Rather remarkably, both the centre and the exhibition itself are free to enter.  The photographs on display are truly sensational, many with an odd almost 3D effect, and all capturing the changing seasons within an unchanging landscape that sums up the central Lakes so perfectly.  There were far more pictures than we expected, lining the walls of three or four separate 'rooms', along with sculptures and extracts from the photographer's own book, so it took us a good half hour to look round the whole thing.

The book looks amazing, and there were also some lovely prints and other general Herdwick-related merchandise available in a small shop nearby.  Sadly, the prices were astronomical.  Much as I'd have loved a framed print or a signed copy of the book, I simply wasn't prepared to pay £225 or £125, respectively, for either.  Needless to say, the minute I got home again I rather wished I had...
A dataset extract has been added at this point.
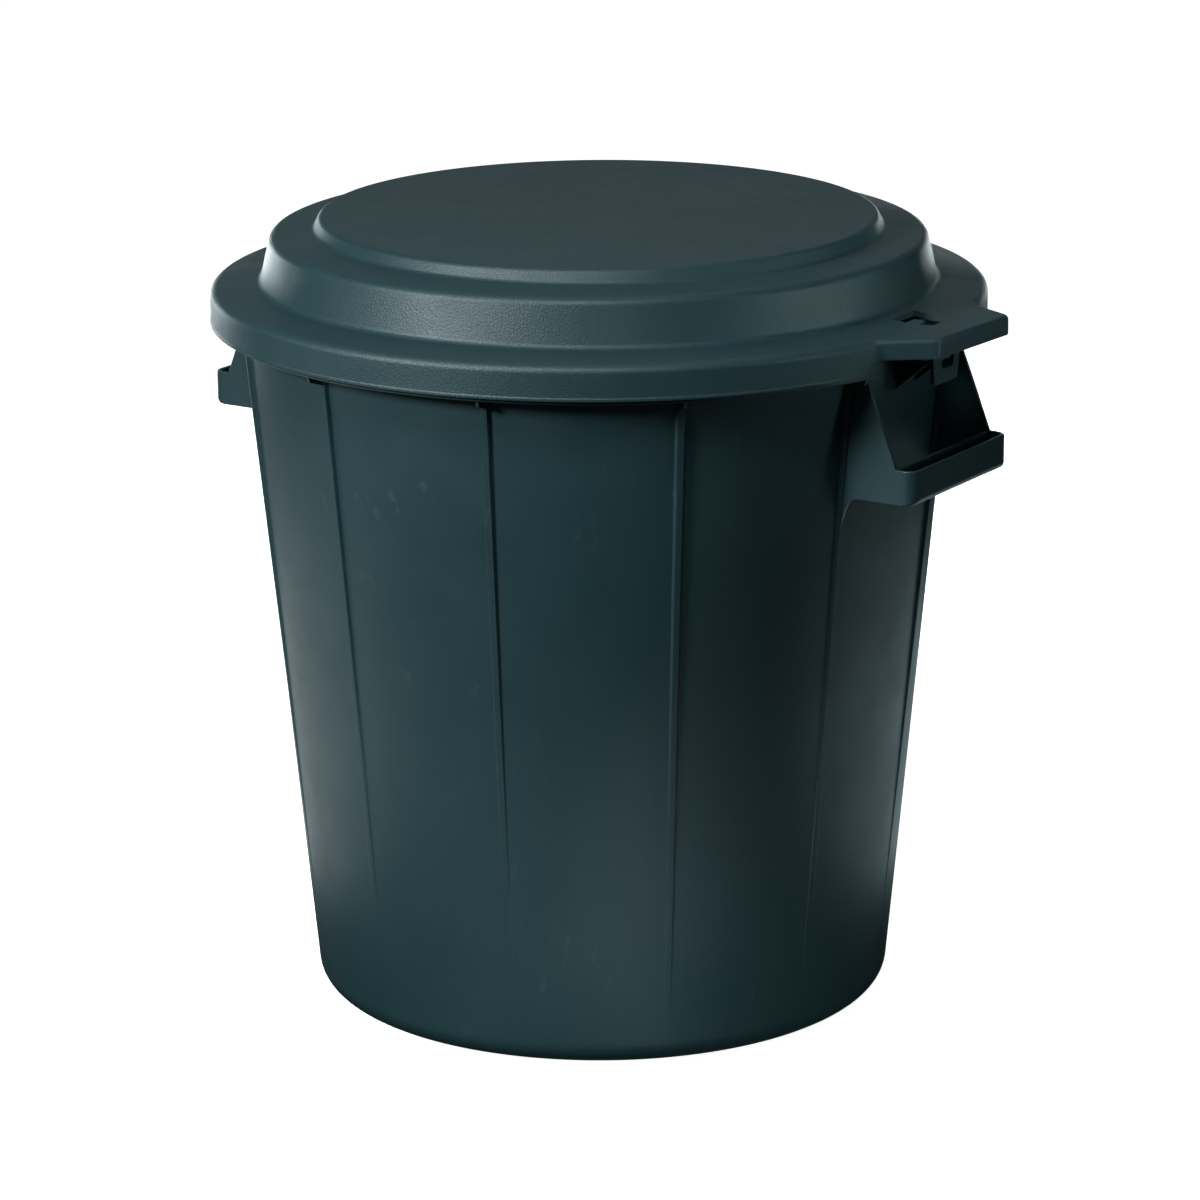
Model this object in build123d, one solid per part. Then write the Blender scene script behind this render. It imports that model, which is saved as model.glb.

Tuesday, February 10, 2015


I rather like Herdies, or to give them their formal name, Herdwicks - the semi-wild native sheep of the Lake District.  They're stocky, staggeringly well-adjusted to their mountainous home, and seem to wear a permanent smile.  A recent television programme about England's highest mountain, Scafell Pike, revealed that the Herdwicks love the open fellside so much that if the farmers try to keep them in lowland pasture too long past the breeding season, they will happily chew through fences and kick down walls to get back to the tops.

And now there's an exhibition of photographs dedicated to these characterful little creatures, based at the Rheged centre near Penrith.  And if the sample on this BBC web page are anything to go by, they're absolutely stunning.  We're going to try to visit at the weekend.  I'll let you know if it was worth it.

Wednesday, February 04, 2015

Arctic blast

We're stuck in a cold snap at the moment, with daytime temperatures struggling to get above freezing and night times plummeting to around minus 8 or 9c.  Brrr!  The upside is that we have unbroken winter sunshine most days, which looks stunning when combined with heavy snowfall on the fells.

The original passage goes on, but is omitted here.